Powell called his land Bethphage, because it was situated between two other places on Long Island, Jericho and Jerusalem, just as the biblical town of Bethphage (meaning "house of figs") was situated between Jericho and Jerusalem. Today, the Long Island place formerly called Jerusalem is known as Wantagh and Island Trees, while the placename Jericho is unaltered. Over time, Bethpage was spelled without the second "H". Powell's 14 children split up his purchase and it evolved into several farming communities, and the one in this mostly central part of the purchase retained the name "Bethpage".

A railroad spur completed in 1873, known as the Bethpage Branch of the Central Railroad of Long Island, ran to a brickworks plant which had opened on what is now Battle Row and Bethpage-Sweet Hollow Road in the 1860s. The railway was built to transport bricks for the construction of Alexander Stewart's Garden City. For a few years, regularly scheduled passenger traffic also appeared in timetables, with the station being called Bethpage. The line was abandoned in 1942. Remnants of a locomotive turntable can be found in the woods of Bethpage State Park on the east side of Round Swamp Road. The brickyard continued operations under different owners until 1981, with different sections known variously as Bethpage Brickworks, Queens County Brick Manufacturing Company, Post Brick Company, and (after Nassau County split from Queens County in 1899) Nassau Brick Company. The pitted terrain at the brickworks was used in investigations by Grumman for digital mapping of Earth.

In 1908, William Kissam Vanderbilt II began construction of the Long Island Motor Parkway, one of the country's first highways. Eventually stretching from Queens to Lake Ronkonkoma, New York, a portion of the parkway ran through Old Bethpage. Street names such as "Vanderbilt Lane", "Motor Parkway" and "Toll Place" serve as reminders. Segments of the old roadbed and some bridges can still be seen in some places, including Battle Row Campground, Bethpage State Park, and the Old Bethpage Village Restoration.

In 1932, under the auspices of Long Island State Parks Commissioner, Robert Moses, Bethpage State Park, was opened. The park and its is almost entirely within the hamlet of Old Bethpage. In 1936, the adjacent hamlet of Central Park changed its name to Bethpage. Following this name change, the hamlet originally called Bethpage resisted suggestions that it merge with the new Bethpage, and got approval from the post office to change its name to Old Bethpage, though it did not have its own post office until 1965. Bethpage State Park remained so named, leading some to mistakenly believe that the park is located mostly in Bethpage.


Old Bethpage was home to at least two grand estates, the Benjamin Franklin Yoakum Estate and the Taliaferro Estate.
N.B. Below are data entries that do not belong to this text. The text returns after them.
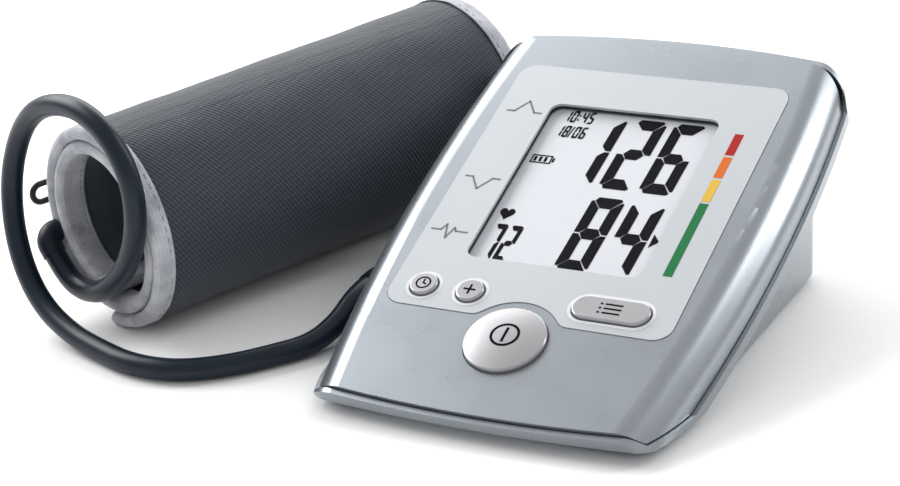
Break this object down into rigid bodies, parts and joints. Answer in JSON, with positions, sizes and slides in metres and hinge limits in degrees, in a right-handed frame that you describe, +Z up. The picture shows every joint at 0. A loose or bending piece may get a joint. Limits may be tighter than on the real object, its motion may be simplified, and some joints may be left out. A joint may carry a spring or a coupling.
{
  "type": "upper arm blood pressure monitor",
  "caption": "Wedge-shaped desk unit with a sloping display and press buttons, an air hose, and a rolled fabric arm cuff that the hose inflates.",
  "frame": {"origin": "middle of the footprint of the unit and its cuff, on the table", "axes": "+X to the right of the unit, +Y away from the person who reads it, +Z up"},
  "size_m": [0.2085, 0.1629, 0.07],
  "materials": {
    "body_plastic": "fine satin, silver grey",
    "plate_plastic": "satin, pale silver",
    "button_plastic": "satin silver",
    "lens": "clear, polished",
    "display": "pale reflective display",
    "inner_plastic": "plain moulded",
    "contact_rubber": "plain",
    "board": "green solder mask",
    "sensor_plastic": "plain moulded",
    "steel": "zinc plated",
    "cell_wrap": "printed wrap without words",
    "door_plastic": "fine satin, silver grey",
    "foot_rubber": "matt",
    "socket_plastic": "satin, dark grey",
    "hose_rubber": "satin, navy slate",
    "shell_fabric": "ribbed nylon, dark slate",
    "padding": "soft foam",
    "bladder_rubber": "film",
    "lining_fabric": "smooth navy lining",
    "edge_tape": "woven pale grey tape, stitched",
    "ring_wire": "black"
  },
  "bodies": {
    "unit": {"top_cover": "body_plastic", "bottom_case": "body_plastic", "rubber_feet": "foot_rubber", "case_screws": "steel", "face_plate": "plate_plastic", "window_lens": "lens", "display_panel": "display", "display_holder": "inner_plastic", "contact_strip": "contact_rubber", "circuit_board": "board", "button_switches": "inner_plastic", "pressure_sensor": "sensor_plastic", "buzzer": "inner_plastic", "battery_cells": "cell_wrap", "battery_contacts": "steel", "pump_motor": "steel", "pump_head": "inner_plastic", "release_valve": "inner_plastic", "air_socket": "socket_plastic", "inner_tube": "contact_rubber"},
    "start_button": {"start_button": "button_plastic"},
    "plus_button": {"plus_button": "button_plastic"},
    "time_button": {"time_button": "button_plastic"},
    "memory_button": {"memory_button": "button_plastic"},
    "battery_door": {"battery_door": "door_plastic"},
    "cuff": {"cuff_shell": "shell_fabric", "cuff_padding": "padding", "air_bladder": "bladder_rubber", "cuff_lining": "lining_fabric", "near_edge_tape": "edge_tape", "far_edge_tape": "edge_tape", "cuff_elbow": "socket_plastic", "ring_loop": "shell_fabric", "air_hose": "hose_rubber", "hose_plug": "socket_plastic"},
    "closing_ring": {"closing_ring": "ring_wire"}
  },
  "joints": [
    {"name": "start_press", "type": "slide", "parent": "unit", "child": "start_button", "axis": [0, 0.342, -0.9397], "range_m": [0, 0.001], "stiffness_N_per_m": 300, "springref_m": -0.001},
    {"name": "plus_press", "type": "slide", "parent": "unit", "child": "plus_button", "axis": [0, 0.342, -0.9397], "range_m": [0, 0.001], "stiffness_N_per_m": 300, "springref_m": -0.001},
    {"name": "time_press", "type": "slide", "parent": "unit", "child": "time_button", "axis": [0, 0.342, -0.9397], "range_m": [0, 0.001], "stiffness_N_per_m": 300, "springref_m": -0.001},
    {"name": "memory_press", "type": "slide", "parent": "unit", "child": "memory_button", "axis": [0, 0.342, -0.9397], "range_m": [0, 0.001], "stiffness_N_per_m": 300, "springref_m": -0.001},
    {"name": "door_hinge", "type": "hinge", "parent": "unit", "child": "battery_door", "pos_m": [0.05, -0.0201, 0.0012], "axis": [-1, 0, 0], "range_deg": [0, 65]},
    {"name": "plug_pull", "type": "slide", "parent": "unit", "child": "cuff", "axis": [-1, 0, 0], "range_m": [0, 0.02]},
    {"name": "ring_swing", "type": "hinge", "parent": "cuff", "child": "closing_ring", "pos_m": [-0.09946, -0.03371, 0.0333], "axis": [0.3827, 0.9239, 0], "range_deg": [0, 80]}
  ]
}
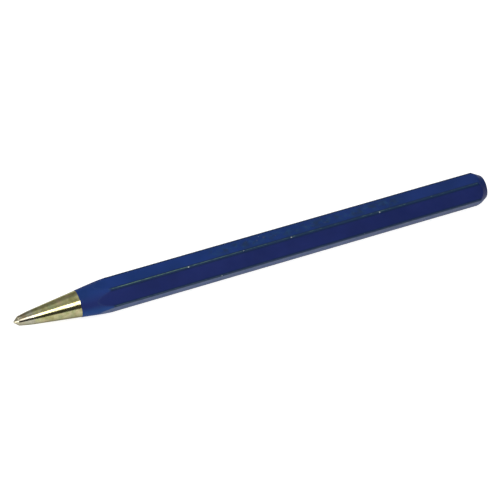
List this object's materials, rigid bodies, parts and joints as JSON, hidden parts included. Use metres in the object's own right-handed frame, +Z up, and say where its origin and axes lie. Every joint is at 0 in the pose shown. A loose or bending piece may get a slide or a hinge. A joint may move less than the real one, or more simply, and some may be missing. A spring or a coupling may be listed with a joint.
{
  "type": "centre punch",
  "caption": "Solid steel centre punch: hexagonal shank with a blue lacquer coat, long bare cone, ground point and chamfered flat struck end.",
  "frame": {"origin": "on the surface that the punch lies on, under the middle of its length and of its width", "axes": "+X along the punch from the point to the struck end; +Z up, out of the flat opposite the one that it lies on; +Y across"},
  "size_m": [0.1524, 0.0108, 0.0096],
  "materials": {
    "bare_steel": "turned and ground, clear",
    "blue_lacquer": "semi-gloss dipped lacquer"
  },
  "bodies": {
    "root": {"punch_body": "bare_steel", "paint_coat": "blue_lacquer"}
  },
  "joints": []
}
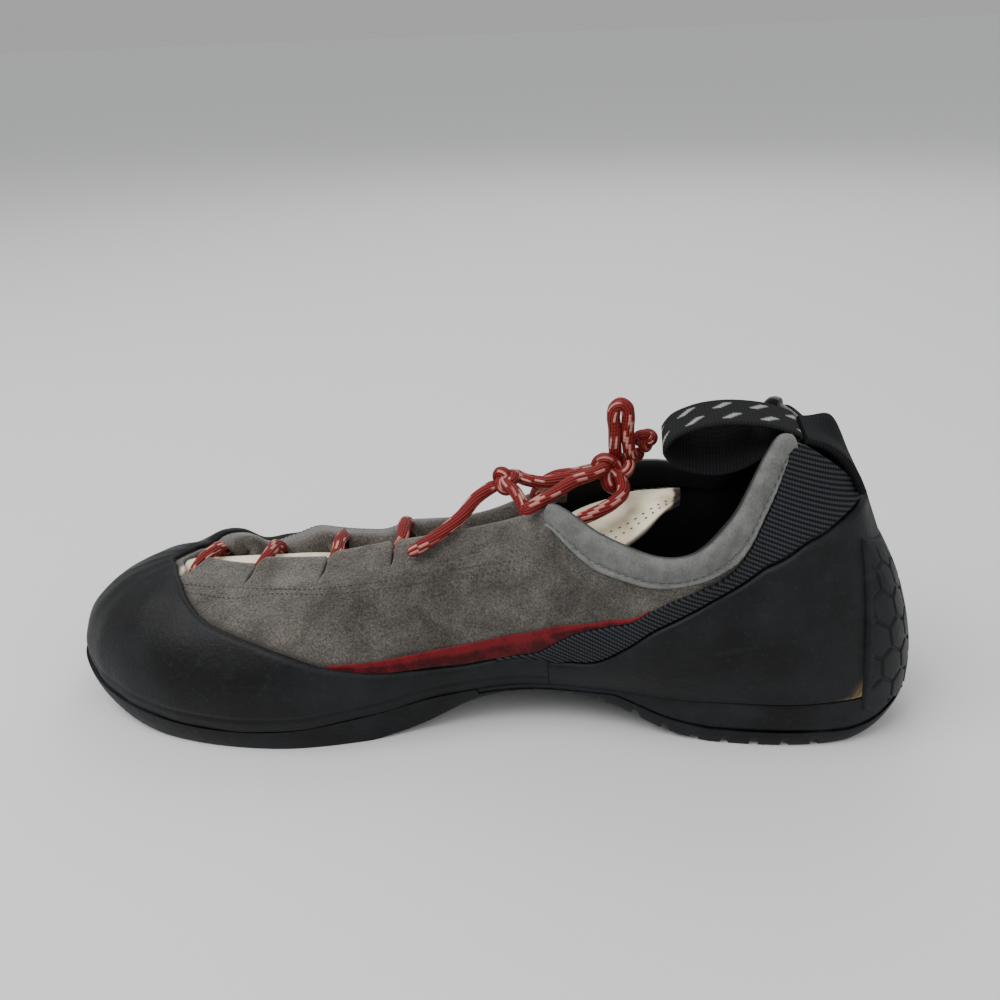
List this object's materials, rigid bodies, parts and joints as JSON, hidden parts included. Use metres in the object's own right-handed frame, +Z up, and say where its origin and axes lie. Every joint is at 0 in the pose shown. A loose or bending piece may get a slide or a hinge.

  • The former estate of railroad tycoon Benjamin F. Yoakum included land in both Old Bethpage and the Lenox Hills neighborhood of Farmingdale Village. It was this estate that was transformed into Bethpage State Park.
  • The Taliaferro Estate is now the site of Country Pointe Plainview, located between the split of Old Country Road and Round Swamp Road, and was once home to the Nassau County Sanitarium, a tuberculosis ward. The sanitarium was authorized by the Nassau County Board of Supervisors in 1930, and was completed in the early part of the same decade. As tuberculosis was brought under control, the complex of Georgian style buildings was closed in the 1960s. Following its closure, the facility was given over to mixed use, including the establishment of a drug and alcohol rehabilitation center in 1976, and a branch of the Cornell Cooperative Extension.[1] In 1999, Charles Wang, founder of Computer Associates purchased the property from the county for $23 million. Included in the purchase was 1535 Old Country Road, which housed the corporate offices of the New York Islanders and New York Dragons, both of which are owned by Wang. In addition, the building was home to the Wang-created, Plainview Chinese Cultural Center. In 2015, the Oyster Bay board voted to approve a condominium plan on the same grounds. The land is now known as Country Pointe Plainview and is maintained by Jericho-based Beechwood Homes; the property consists mostly of senior condos and retail space.

In 1960, responding to Nassau County's rapid suburban expansion, the county announced plans for the development of the Nassau County Fire Service Academy. Located on Winding Road, the academy provides training to all Nassau County fire departments.